At this point, I still hadn't decided what to do with the '02's motor. I'd been keeping an eye out for suitable VW TDI donor cars, but I was finding nothing in my price range. Even wrecked 10 year old TDIs are fetching $4k or more; too rich for me.

Lucky me, a *local* wrecked 1991 318is popped up in the classifieds here, posted by tommyg500. Tom had even put a coil-on-plug conversion on the M42, and purchased the Classic Daily motor and transmission mount adapter kits. Score!

I immediately made plans to check the car out, and agreed to purchase it that night. Trailer rented, I returned a couple days later to fetch my new prize.


Ain't she PURTY?!??! *ahem*


Aside from a few dings and the big 'ol wallop on the left front, the car was in pretty dang good shape. And it was originally from Canada, so it was lacking the fugly airbag steering wheel.


Here's the donor car, in its temporary home. My garage space consists of only one space, currently occupied by the '02, my stepdad's K1200LT, and my own K1200RS. The space next door belongs to my lovely girlfriend, so the E30 put her vehicle out on the parking-challenged street. Which meant...

I had to bust ass and strip that E30 down as fast as possible to keep my better half happy.

I bought the car on 11/16/13. Here it is again, later that day:



Five days later, I was done. Not bad for a guy who isn't much of a wrench, and only worked on the car after work every other day.


I saved a crapton of parts; motor, transmission, front and rear subframes including hubs and wheels, the seats, the entire brake/ABS system, and a bunch of random parts. The other parts were donated to a new friend I met on the Yahoo E30 list - but I made him stop by and remove the parts he wanted.

Two tools I have come to ADORE since starting this project: The Sawzall and The Cordless Impact Driver. Those two tools saved my sorry white ass from much pain and hell. The Sawzall was especially awesome - instead of messing around with an engine lift, I just cut the front end off the car and wheeled the motor and transmission right out the front with a furniture dolly. How awesome is that? No lifting! No cursing! (well, maybe a little cursing)

Obligatory standing in the empty engine bay shot...


Yes, I AM that dorky.

But, I was pretty damn pleased with myself. THE MOTOR WAS OUT!


Soooooo PURTY!

SRSLY, that's one hellish mess of wires. I'm super-paranoid about having all of the ECU widgets/wires/relays/sensors and any other gewgaws I might need to get this motor running properly and smog-check-able in the relatively primitive '02. So I went a little nutty, saving damn near every wire and relay I could possibly extract from the wreck.

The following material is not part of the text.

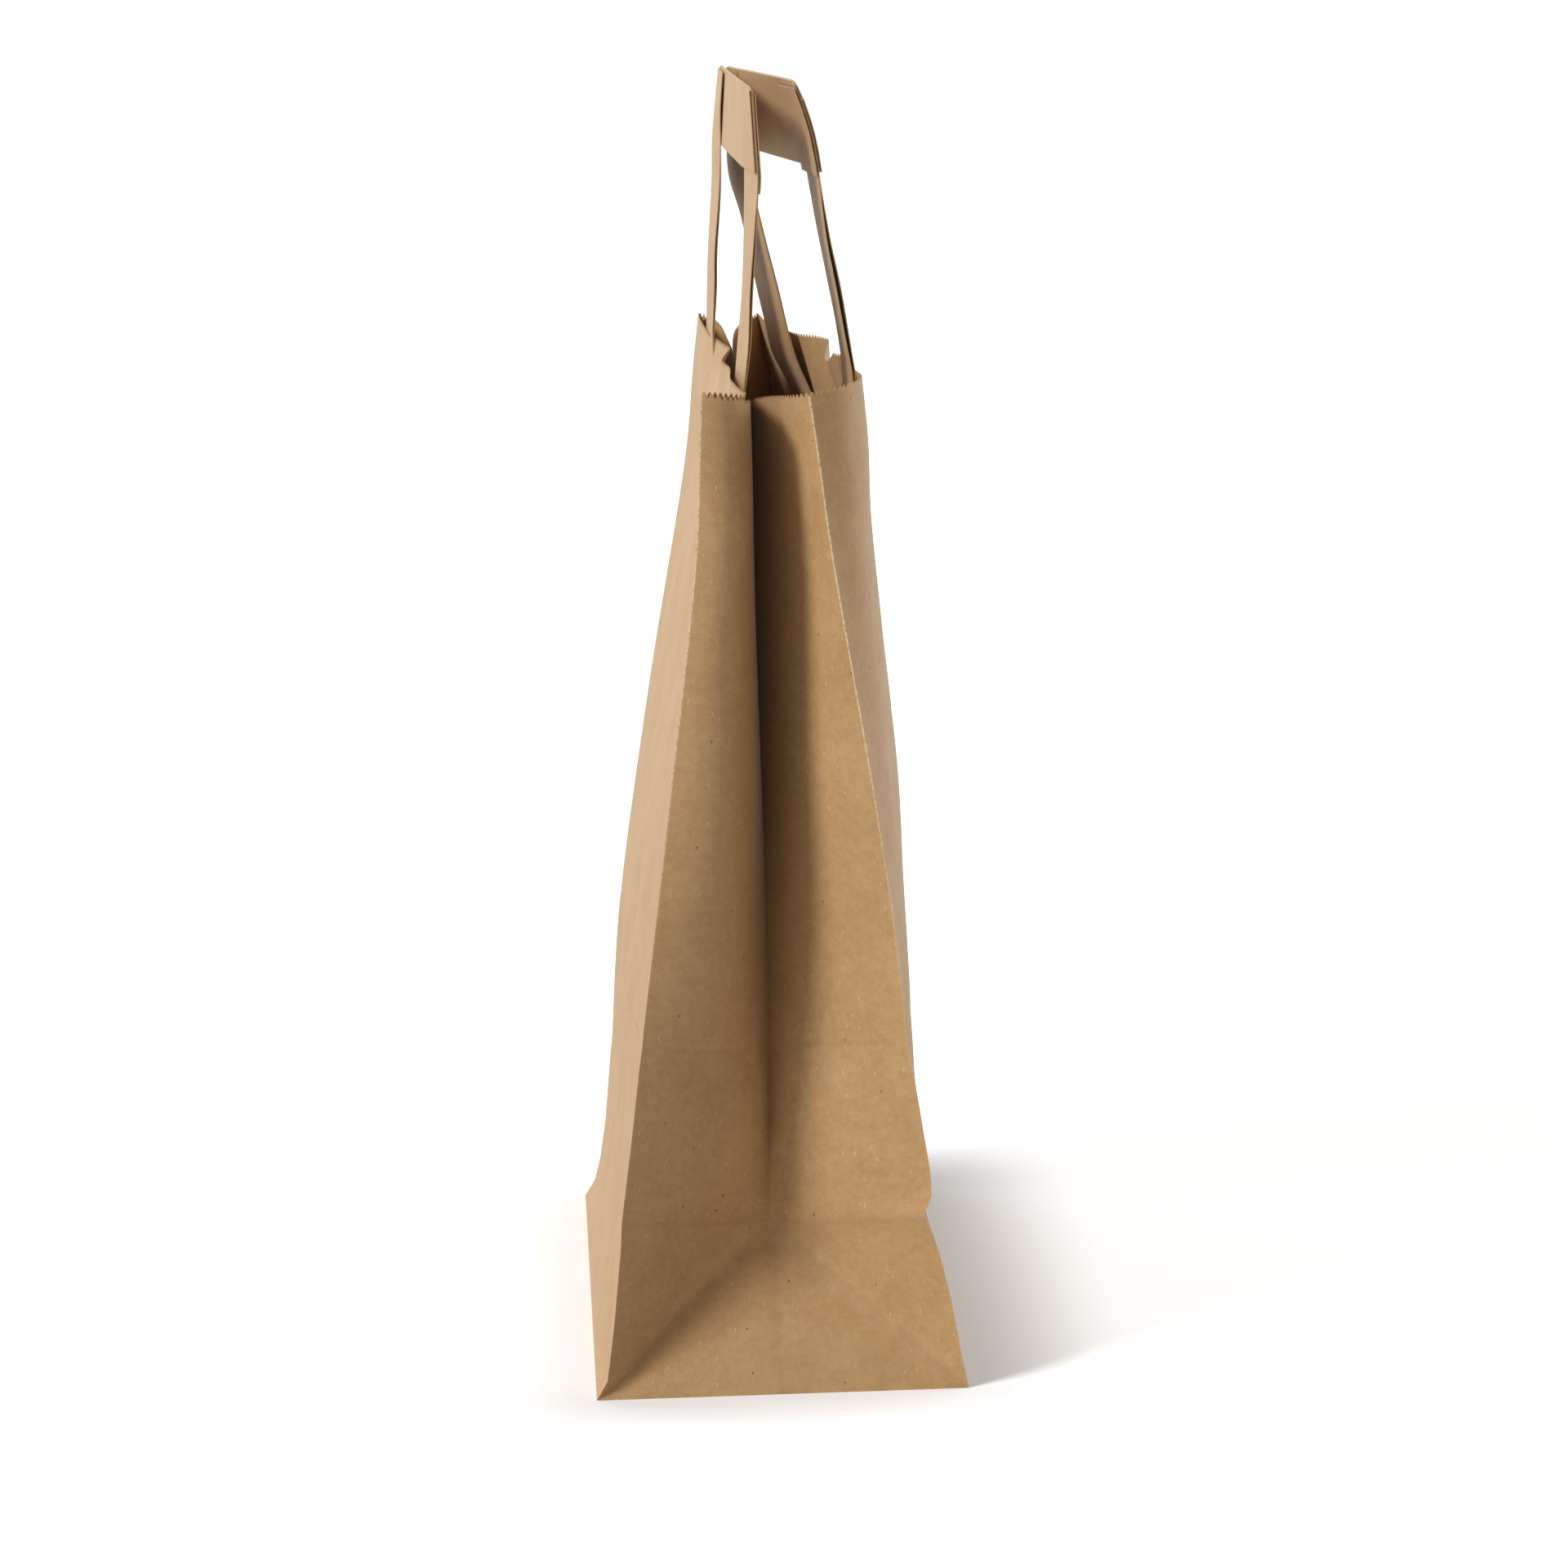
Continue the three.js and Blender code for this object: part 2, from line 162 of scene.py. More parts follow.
FOOT_PLACES = {"near_left": (-1, -1), "near_right": (1, -1), "far_left": (-1, 1), "far_right": (1, 1),
               "near_fold": (0, -1), "far_fold": (0, 1)}
CREASE_PLACES = {"near_left": (-0.842, -1), "near_right": (0.782, -1), "far_left": (-0.824, 1),
                 "far_right": (0.8, 1), "near_fold": (-0.024, -0.694), "far_fold": (0, 0.694)}
FOOT = {name: place(*spot, 0) for name, spot in FOOT_PLACES.items()}
CREASE = {name: crease_place(*spot, FOOT[name]) for name, spot in CREASE_PLACES.items()}
SECTIONS = [
    {"up": 0.24, "near_left": (-0.8, -1), "near_right": (0.757, -1), "far_left": (-0.795, 1),
     "far_right": (0.768, 1), "near_fold": (-0.02, -0.685), "far_fold": (0, 0.685),
     "elbows": [(-0.13, -0.84), (0.34, -0.855), (0.34, 0.855), (-0.34, 0.855)],
     "right": [(0.775, -0.6), (0.79, 0), (0.785, 0.6)],
     "left": [(-0.8, -0.5), (-0.805, 0), (-0.8, 0.5)]},
    {"up": 0.34, "near_left": (-0.73, -1), "near_right": (0.72, -1), "far_left": (-0.745, 1),
     "far_right": (0.72, 1), "near_fold": (-0.012, -0.67), "far_fold": (0, 0.67),
     "elbows": [(-0.2, -0.91), (0.36, -0.86), (0.34, 0.85), (-0.34, 0.85)],
     "right": [(0.765, -0.6), (0.785, 0), (0.77, 0.6)],
     "left": [(-0.77, -0.5), (-0.78, 0), (-0.78, 0.5)]},
    {"up": 0.58, "near_left": (-0.553, -1), "near_right": (0.55, -1), "far_left": (-0.54, 1),
     "far_right": (0.54, 1), "near_fold": (-0.02, -0.62), "far_fold": (0, 0.67),
     "elbows": [(-0.08, -1.02), (0.29, -0.93), (0.2, 0.86), (-0.2, 0.88)],
     "right": [(0.66, -0.8), (0.75, -0.4), (0.77, 0), (0.72, 0.5)],
     "left": [(-0.56, -0.5), (-0.57, 0), (-0.56, 0.5)]},
    {"up": 0.84, "near_left": (-0.372, -1), "near_right": (0.33, -1), "far_left": (-0.285, 1),
     "far_right": (0.29, 1), "near_fold": (-0.045, -0.57), "far_fold": (-0.01, 0.65),
     "elbows": [(-0.045, -1.04), (0.28, -0.99), (0.12, 0.9), (-0.12, 0.95)],
     "right": [(0.49, -0.9), (0.583, -0.7), (0.603, -0.3), (0.565, 0.1), (0.47, 0.5), (0.37, 0.8)],
     "left": [(-0.25, -0.93), (-0.2, -0.82), (-0.22, -0.6), (-0.25, -0.2), (-0.26, 0.2), (-0.26, 0.6)]},
    {"up": 0.93, "near_left": (-0.345, -1), "near_right": (0.27, -1), "far_left": (-0.235, 1),
     "far_right": (0.215, 1), "near_fold": (-0.05, -0.56), "far_fold": (-0.023, 0.635),
     "elbows": [(-0.045, -1.03), (0.22, -0.99), (0.04, 0.88), (-0.095, 0.965)],
     "right": [(0.44, -0.93), (0.555, -0.77), (0.555, -0.5), (0.53, -0.25), (0.52, 0), (0.45, 0.25),
               (0.37, 0.5), (0.27, 0.78)],
     "left": [(-0.22, -0.94), (-0.15, -0.86), (-0.165, -0.6), (-0.19, -0.2), (-0.19, 0.2),
              (-0.22, 0.6)]},
    {"up": 1, "near_left": (-0.325, -1), "near_right": (0.218, -1), "far_left": (-0.188, 1),
     "far_right": (0.14, 0.99), "near_fold": (-0.06, -0.55), "far_fold": (-0.036, 0.62),
     "elbows": [(-0.045, -1.02), (0.08, -0.985), (-0.07, 0.85), (-0.07, 0.98)],
     "right": [(0.38, -0.955), (0.515, -0.82), (0.505, -0.6), (0.49, -0.3), (0.4, -0.09), (0.395, 0.01),
               (0.47, 0.12), (0.43, 0.24), (0.31, 0.38), (0.25, 0.52), (0.17, 0.72)],
     "left": [(-0.19, -0.95), (-0.1, -0.92), (-0.07, -0.88), (-0.11, -0.78), (-0.14, -0.6),
              (-0.12, -0.33), (-0.16, -0.16), (-0.12, 0.03), (-0.035, 0.18), (-0.1, 0.31),
              (-0.15, 0.43), (-0.18, 0.66)]},
]
ELBOW_PULL = 0.8
print(len(SECTIONS), "level sections above the crease line at", round(CREASE_HEIGHT, 1), "mm")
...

Motor out of the donor car, I wheeled the shell down the street to the local metal recycler who gave me $50 for it. Woo!

Now to get that tired M10 out of the '02...


Next task was to get the ratty old carpet out, and try to chase down the source of a moldy, musty smell in the car.

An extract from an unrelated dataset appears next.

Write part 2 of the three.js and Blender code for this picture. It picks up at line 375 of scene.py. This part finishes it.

Once I got the carpet out, I found the sound insulation in the passenger footwell saturated with skanky water. A few hours of scraping, cursing, heat-gunning, cursing, vacuuming, chiseling, and cursing later, I got the nasty stuff out.

Pleasantly surprised to see no rust in the floorboards, save for a tiny bit of surface rust that sanded right off. Jumped in with some red primer to cover the freshly naked metal.



Good enough, for now.


Bumper Removal.

Yep, those godawful bumpers have to go. Starting with the front...

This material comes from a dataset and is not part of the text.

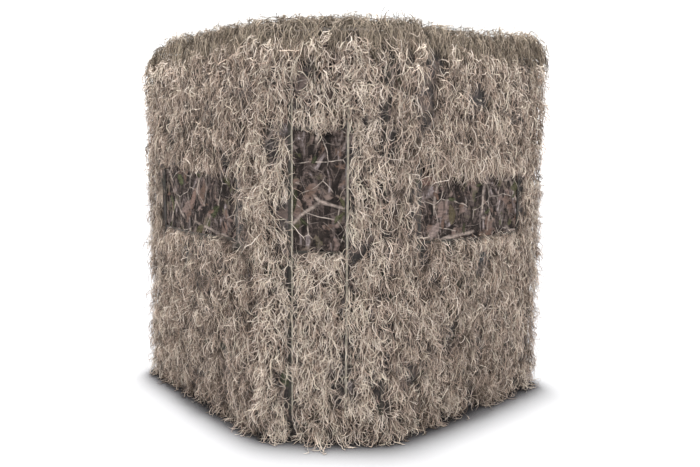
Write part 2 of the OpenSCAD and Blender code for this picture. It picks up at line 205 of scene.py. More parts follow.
class Tree:
    """A material's node tree with short helpers. Sockets and plain values both go in as inputs."""

    def __init__(self, name, **principled):
        self.mat = bpy.data.materials.new(name)
        self.mat.use_nodes = True
        self.nt = self.mat.node_tree
        self.p = next(n for n in self.nt.nodes if n.type == "BSDF_PRINCIPLED")
        for k, v in principled.items():
            self.p.inputs[k.replace("_", " ")].default_value = v

    def node(self, kind, ins=None, **props):
        n = self.nt.nodes.new("ShaderNode" + kind)
        for k, v in props.items():
            setattr(n, k, v)
        for k, v in (ins or {}).items():
            if isinstance(v, bpy.types.NodeSocket):
                self.nt.links.new(v, n.inputs[k])
            else:
                n.inputs[k].default_value = v
        return n

    def math(self, op, a, b=0.0, c=0.0, clamp=False):
        n = self.node("Math", {0: a, 1: b, 2: c}, operation=op, use_clamp=clamp)
        return n.outputs[0]

    def vmath(self, op, a, b=(0, 0, 0)):
        n = self.node("VectorMath", {0: a}, operation=op)
        if op == "SCALE":
            n.inputs[3].default_value = b
        elif isinstance(b, bpy.types.NodeSocket):
            self.nt.links.new(b, n.inputs[1])
        else:
            n.inputs[1].default_value = b
        return n.outputs[0]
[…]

Gives me a better look at the bondo'd schnoz, too.


The rubber accordions on the sides of the bumper crumbled as soon as I started touching them. I hope I don't need them later.

I'm thinking of doing the E21 front bumper setup, as this car will be a daily driver and while I like the look of the small bumpers, I would like a little bit more protection.

I foresee some U-Pick junkyard expeditions in my future...



Having hauled my little victim home, I took some photos to properly document the starting point of my project. Back when I shot these, I didn't know what I was going to do with the car yet; would I fix the M10? Swap in a VW TDI motor? Or maybe find something else to swap in?

Here's how the car looked in its new home, to give an idea of just what I've got to work with:



Not bad. Needs some love, but a worthy restoration candidate to be sure.


Ah, yes. The obligatory "trunk full of random parts, removed by someone else a long time ago".


Granatrot! Whatever I do, I will be keeping the car this same color. I like it.


Previous attempts at reviving the M10 included a refreshed cylinder head, but it was later discovered that the bottom end is bad - she's got a bad case o' rod knock, cap'n.


Previous owner bondo'd out a dent or two on the driver's side quarter panel.


And some bondo schnoz repair on the left front.


Paint is pretty beat up on the sides of the car. The car also sat outside in Seal Beach for well over a year, which deposited a thick layer of sea slime on everything.


Seats and door cards are gone. Carpet is pretty ratty, so that will be going. Thankfully, the dash is crack-free and clean, and the headliner is in okay shape.

More to come...


The Start.

Back in August, my good friend Ray (a.k.a. ray_koke) generously donated a 1976 2002 to my humble cause. The car has a tired M10 with a bad bottom end, no seats, no door cards, and pretty sad granatrot paint. But the car is 99% rust-free and solid, with good glass.

Here's me picking the car up from Ray's friend's shop in Seal Beach, CA:



Neat little car, lots and lots of potential - just needs some love.